Secretary of the Interior
- In office 4 January 1993 – 10 January 1994

Governor of Chiapas
- In office 8 December 1988 – 4 January 1993

Senator for Chiapas
- In office 1982–1988

Member of the Chamber of Deputies
- In office 1967–1970
- Constituency: 6th district of Chiapas

Personal details
- Born: 8 May 1934 Catazajá, Chiapas, Mexico
- Died: 30 November 2021 (aged 87) Cancún, Quintana Roo, Mexico
- Party: PRI

= Patrocinio González Garrido =

Mexican politician (1934–2021)

José Patrocinio González Blanco Garrido (18 May 1934 – 30 November 2021) was a Mexican politician affiliated with the Institutional Revolutionary Party (PRI). He served in both houses of Congress, as governor of Chiapas and as secretary of the interior. He resigned as interior secretary in the aftermath of the 1994 Zapatista uprising.

==Career==
Patrocinio González Garrido was born in Catazajá, Chiapas, in 1934. In 1952, as a student in Mexico City, he decided to support Adolfo Ruiz Cortines's presidential bid and subsequently joined the PRI. He graduated with a law degree from the National Autonomous University of Mexico (UNAM) in 1956 and went on to complete a master's at Trinity Hall, Cambridge.

During the early 1960s, he held positions in the Secretariat of Communications and Public Works (SCOP), the Secretariat of Finance and Public Credit (SHCP), the Institute for Social Security and Services for State Workers (ISSSTE) and the National Lottery.

In the 1967 mid-term election, he was elected to a three-year term in the Chamber of Deputies for the 6th district of Chiapas and, in 1982 he was elected to the Senate for his home state.
In 1988 he ran for governor of Chiapas. He won the election, held concurrently with the general election on 6 July, with 89% of the vote on a 50% turnout and was sworn in on 8 December.

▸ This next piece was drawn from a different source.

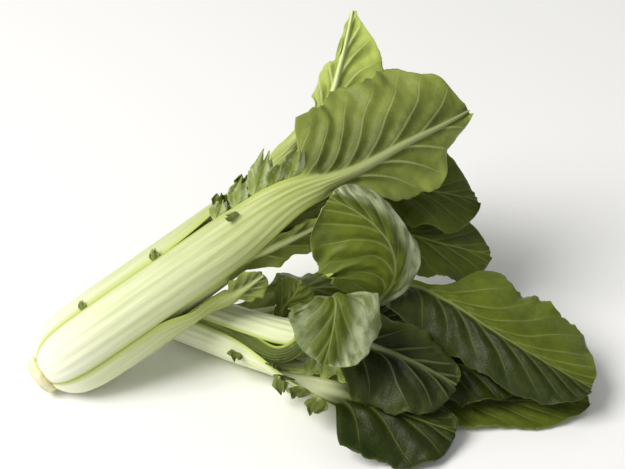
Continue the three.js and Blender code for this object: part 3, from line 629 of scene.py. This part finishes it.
def leaflet_sheet(spine, stalk, spec, tone, rng):
    """A torn scrap of blade that stands on the stalk, its root sunk into it."""
    inner, back, stalk_fields = stalk
    up, across, long, wide_mm, splay, lean = spec
    row_up = stalk_fields["up"][:, 0] + spine["blade_start"] * spine["length"]
    row = int(np.argmin(np.abs(row_up - up)))
    column = int(np.argmin(np.abs(stalk_fields["ridge"][row] - across)))
    surface = back[row, column]

    # the way that it grows, the way across it and the way that it faces
    out = unit(surface - inner[row, column])
    t = spine["t"][round(up / spine["length"] * SPINE_STEPS)]
    aside = np.cross(out, t) * np.sign(across)
    splay, lean = math.radians(splay), math.radians(lean)
    outward = unit(out * math.cos(splay) + aside * math.sin(splay))
    ahead = outward * math.cos(lean) + t * math.sin(lean)
    wide = t * math.cos(lean) - outward * math.sin(lean)
    face = np.cross(ahead, wide)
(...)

González Garrido resigned as governor after four years when, on 4 January 1993, President Carlos Salinas de Gortari (Note: Salinas de Gortari was a cousin of González Garrido's wife, Patricia.)
appointed him secretary of the interior, replacing Fernando Gutiérrez Barrios. He served in that position until 10 January 1994, when he resigned (or was dismissed) following the uprising of the Zapatista National Liberation Army (EZLN) that had begun on 1 January.
He was replaced by Jorge Carpizo.
González Garrido withdrew from political life as a consequence and, in later years, established a zoo, Ecoparque Aluxes, in Palenque, Chiapas.

On 23 December 2020, at the age of 86, he resigned his membership in the PRI, in protest at the party's plan to fight the 2021 mid-terms in coalition with the National Action Party (PAN) and the Party of the Democratic Revolution (PRD). "Ideals must be above electoral aspirations," he said in a letter to the PRI's president, Alejandro Moreno.

Patrocinio González Garrido died of cancer in Cancún, Quintana Roo, less than a year later, on 30 November 2021.

==Family==
González Garrido's maternal grandfather, Tomás Garrido Canabal, served as governor of Tabasco and interim governor of Yucatán.

His father, Salomón González Blanco, was a Supreme Court justice, served 12 years as Secretary of Labour and Social Welfare and was governor of Chiapas in 1977–1979.

In 1960, González Garrido married Patricia Ortiz Mena Salinas, the daughter of Antonio Ortiz Mena, with whom he had four children.
Their youngest, Josefa González Blanco Ortiz Mena, served briefly as secretary of the environment (2018–2019) and, in 2021, was appointed ambassador to the United Kingdom.